On the issue of training, OSHA’s report again glosses over a few key points. Oil spill response workers are supposed to be trained in accordance with OSHA’s HAZWOPER (Hazardous Waste Operations and Emergency Response) standard. The standard normally requires workers to take a 40- or 24-hour course, depending on job duties (the longer course is mainly for supervisors). Following the Exxon Valdez spill, OSHA adopted a new interpretation of the HAZWOPER standard that allows some cleanup workers to begin working with less than the standard 24-hour training. The post-Valdez decision was made to ensure that the standard would not prevent mass mobilization of cleanup workers who would have low-risk jobs. The directive isn’t entirely clear on the definition of low-risk jobs, except to say that the work must be “performed in an area that has been monitored and fully characterized by a qualified person indicating that exposures are presently and can be expected to remain under permissible exposure limits and other published exposure limits” and “health risks from skin absorption are minimal.”

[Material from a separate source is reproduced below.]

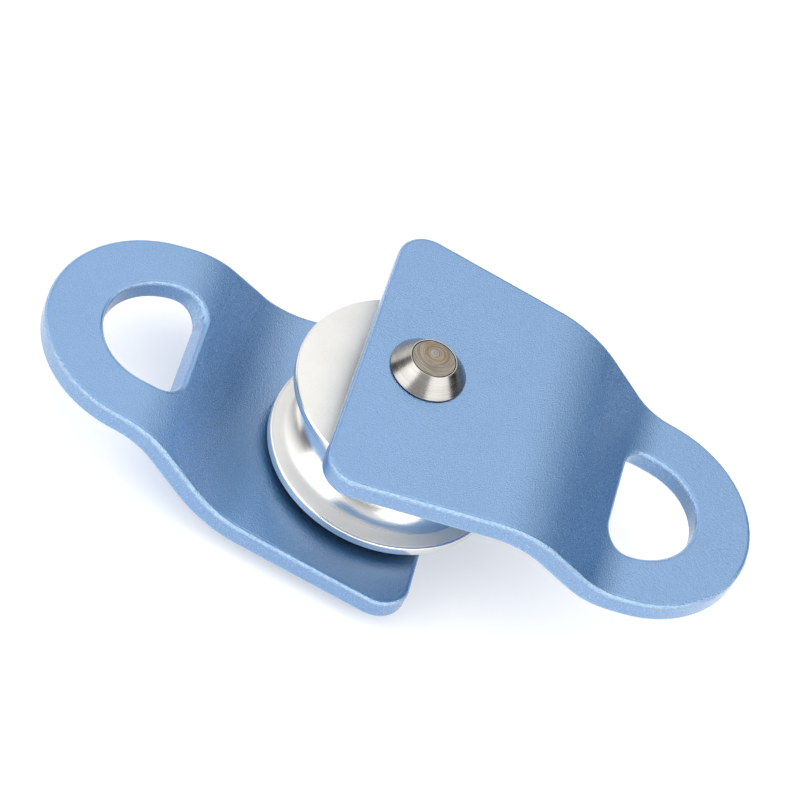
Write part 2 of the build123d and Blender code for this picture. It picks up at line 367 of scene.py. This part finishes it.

As we pointed out in our From Ship to Shore (pdf) white paper last year, the director of the National Institute for Environmental Health Sciences has gone on record to say that exception to the HAZWOPER standard for low-risk jobs was intended to apply only to workers with no exposure to crude or weathered oil. Worker safety advocates criticized OSHA about the training programs following the spill. Again, I’m willing to give the experts at OSHA the benefit of the doubt that the 24-hour HAZWOPER training might have been excessive for many of the cleanup workers. However, this report was a missed opportunity for the agency to explain its rationale for its training decisions and to review those decisions to determine whether workers were adequately trained.
Finally, the scope of the report is too limited. It focuses almost exclusively on OSHA’s work following the spill, relegating to the appendix the only mention of the agency’s role in pre-spill response planning. OSHA does not discuss how the agency’s involvement in the oversight of oil spill response planning may have affected response efforts in this disaster, much less how that involvement should change to prepare for the next disaster. In our report last year, we argued that cleanup workers’ health and safety were inadequately addressed in the National Contingency Plan, that planners “passed the buck” without establishing mechanisms in the planning process to ensure accountability for workers’ health and safety at each stage of the process. Getting the oil out of the United States’ existing reserves is a risky venture, whether we stick to already open areas or expand to new offshore drilling as the President and some Members of Congress have proposed. The Coast Guard and EPA need to revise the National Contingency Plan in a way that gives OSHA a stronger voice in the planning process.